I first started thinking about my 40th birthday when I was 35. My youngest daughter was just over 1 and nursing like a fiend. My 4-year-old had such severe separation anxiety that I didn’t dare send him to more than a few hours of preschool a week. And my super independent, enthusiastic 6-year-old was struggling to adjust to a new school in a new state.
The time I spent by myself was limited to showers (if I remembered to lock the door) and illicit trips to the grocery store for chocolate. Because my daughter still nursed so frequently, and my son was so anxious to be apart from me, and none of my kids could fall asleep without help, the idea of getting a babysitter seemed unfathomable.
When you are in the thick of parenting, it is very difficult to imagine that things will ever be otherwise. It seemed to me that I would just keep tending to their needs and neglecting my own. By 40 I would be utterly exhausted, completely out of shape, and unable to converse about anything more interesting than how to sneak vegetables into my kids’ desserts.
Ah! But then, a miraculous thing happened. My kids began to grow and change and need me less. And I, in turn, also began to grow and change.
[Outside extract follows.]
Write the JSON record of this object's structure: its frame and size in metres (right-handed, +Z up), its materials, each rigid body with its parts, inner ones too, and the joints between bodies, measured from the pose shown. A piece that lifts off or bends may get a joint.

This summer I will be 40, and I am far from the haggard, boring, mom-jeans-wearing shut-in I feared I would become.
This is for you, my 35-year-old self—six reasons that being 40 feels a lot like being 18:
1. Freeeeeeedom!! Having all three of my kids in school (at least part of the day) feels a whole lot like getting my driver’s license did. The afternoon belongs to me and I use it just the way I please. Some days I write, some days I run errands, but very often I just get in the car and drive somewhere new, or wander around town exploring thrift shops and used bookstores. I do all this without an ounce of guilt. Because I put in my time. Oh lord, did I ever.
2. Fit as a Fiddle. This one isn’t really true. Ask me to run a mile, and I’ll still come back a half hour later huffing and puffing. But, having the time to make the meals that I enjoy instead of just eating my kids leftover chicken nuggets has put me back to my pre-pregnancy weight. I’ve also been taking belly dancing which has awakened a sensuality in me that I feared motherhood had robbed forever.
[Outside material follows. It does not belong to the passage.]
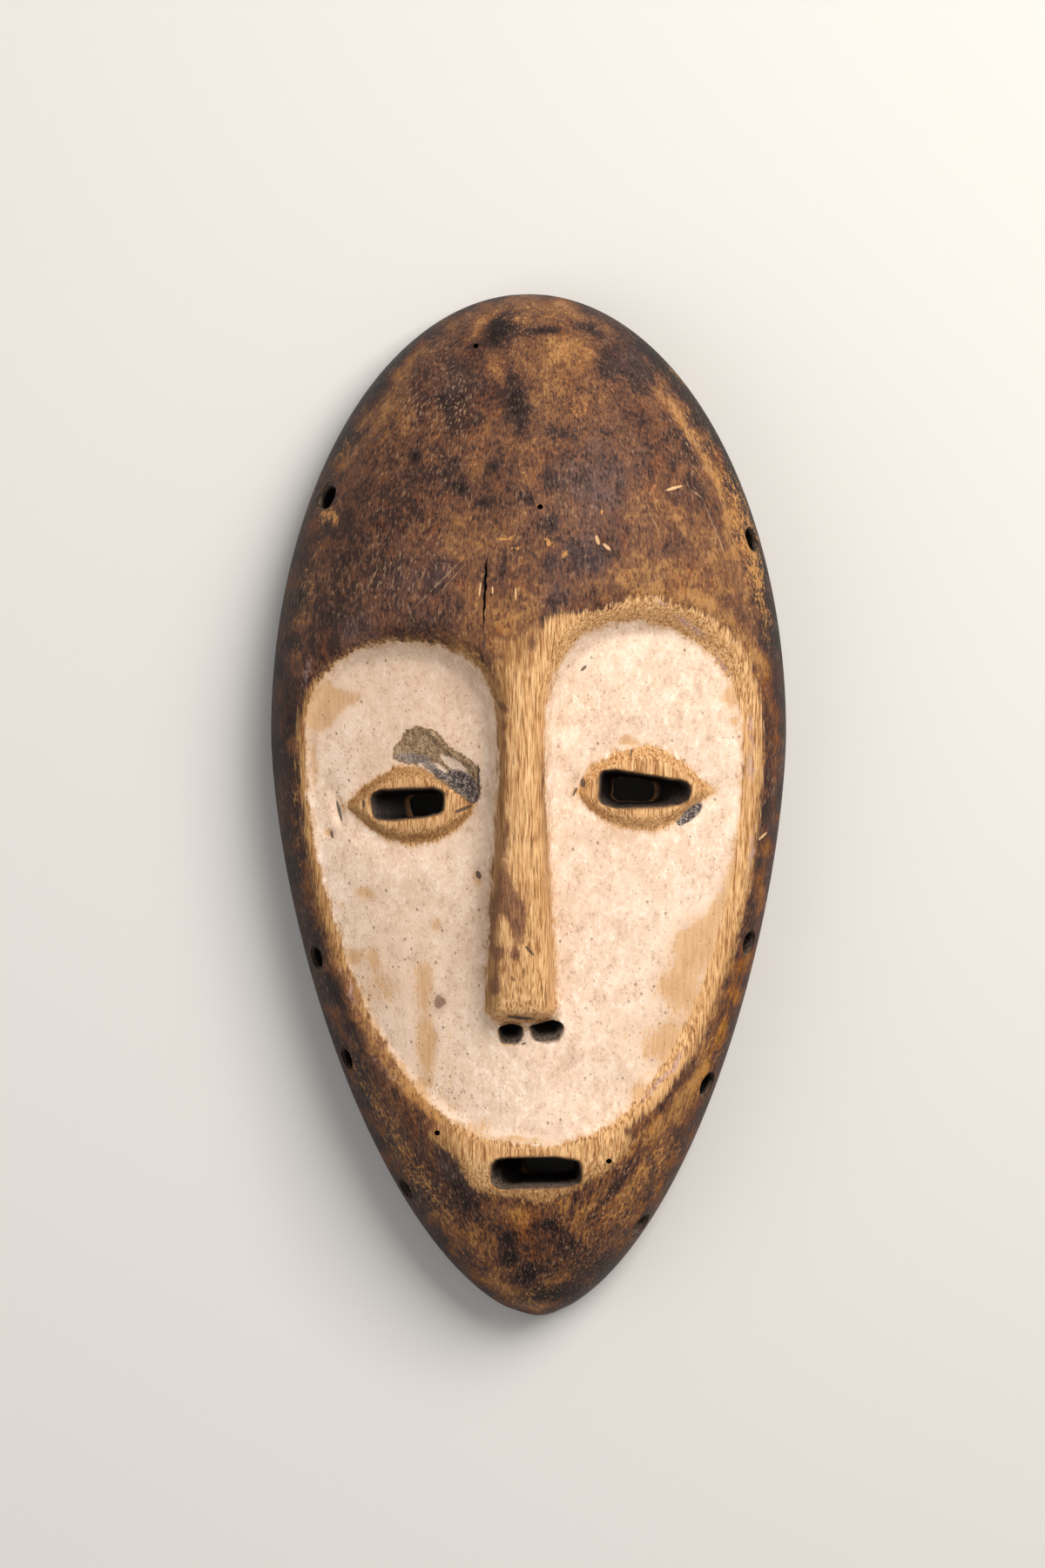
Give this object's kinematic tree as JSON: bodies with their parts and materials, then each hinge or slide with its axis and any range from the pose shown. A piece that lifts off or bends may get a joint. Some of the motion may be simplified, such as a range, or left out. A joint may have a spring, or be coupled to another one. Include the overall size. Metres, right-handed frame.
{
  "type": "lega mask",
  "caption": "Carved wooden face mask of egg-shaped outline with a hollow back, a whitened heart-shaped face, a straight nose, slit eyes, a slot mouth and tie holes round its edge.",
  "frame": {"origin": "middle of the outline's box, on the plane of the flat back edge that the mask lies on", "axes": "+Z out of the back and up through the face, +Y from chin to crown, +X towards the right of the face as it is looked at"},
  "size_m": [0.1414, 0.28, 0.0559],
  "materials": {
    "wood": "old carved hardwood: mottled dark brown handled patina with worn tan patches, bare ochre wood on the nose, lids and edges of the face, and a pitted pinkish-white clay coat in the face"
  },
  "bodies": {
    "root": {"carved_mask": "wood"}
  },
  "joints": []
}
3. New Friends. For many years my best buddies were the ones who had kids the same age as mine. The ones whose kids’ nap schedules coincided with my kids’ nap schedules, who played at the same playgrounds, who went to the same preschools. I’m done with that. Now I’m making writer friends and belly dancing friends and laugh-till-we-cry friends. I’ve also re-connected with some of my old friends as well… both male or female, married and single, kids and childless.
4. Nightlife. If you would have told me five years ago that my husband and I would have date nights once a week, that I’d be going dancing with girl friends at least once a month (to places 40-year-olds have no business being), that I’d have a gang of crazy friends who were always up for a late night adventure, I would have thought you were crazy. But, here I am, almost 40, with a vibrant, exciting nightlife.
5. Intellectual Growth. How I loved those first years of college when I was introduced to a world of new perspectives. Now that I have time to read and write again, I am feeling that thrill all over. Making friends with all sorts of different life experiences has also contributed to my new quest for knowledge.
6. The World is My Oyster! This year my daughter is in half-day kindergarten, and with only two and a half hours a day to myself, I have opened up to so many new experiences. Next year, all three kids will be in school full-time. I’ve been dreaming of how I’ll spend those hours… the potential job opportunities that I might find, the places I could volunteer, the novels I might write. I have always been a person who thrives on anticipation and potential. Right now, the future feels like a mysterious present wrapped up just for me.
I know that my child-rearing days are far from over. In fact, the toughest years may still lie ahead (because, yeah, teens). But having more time to myself has given me renewed strength for whatever challenges I await.
At almost 40, I feel younger, look better, and have more energy than I did at 35, or even 30. So, dear 35-year-old self, don’t despair…. the best is yet to come.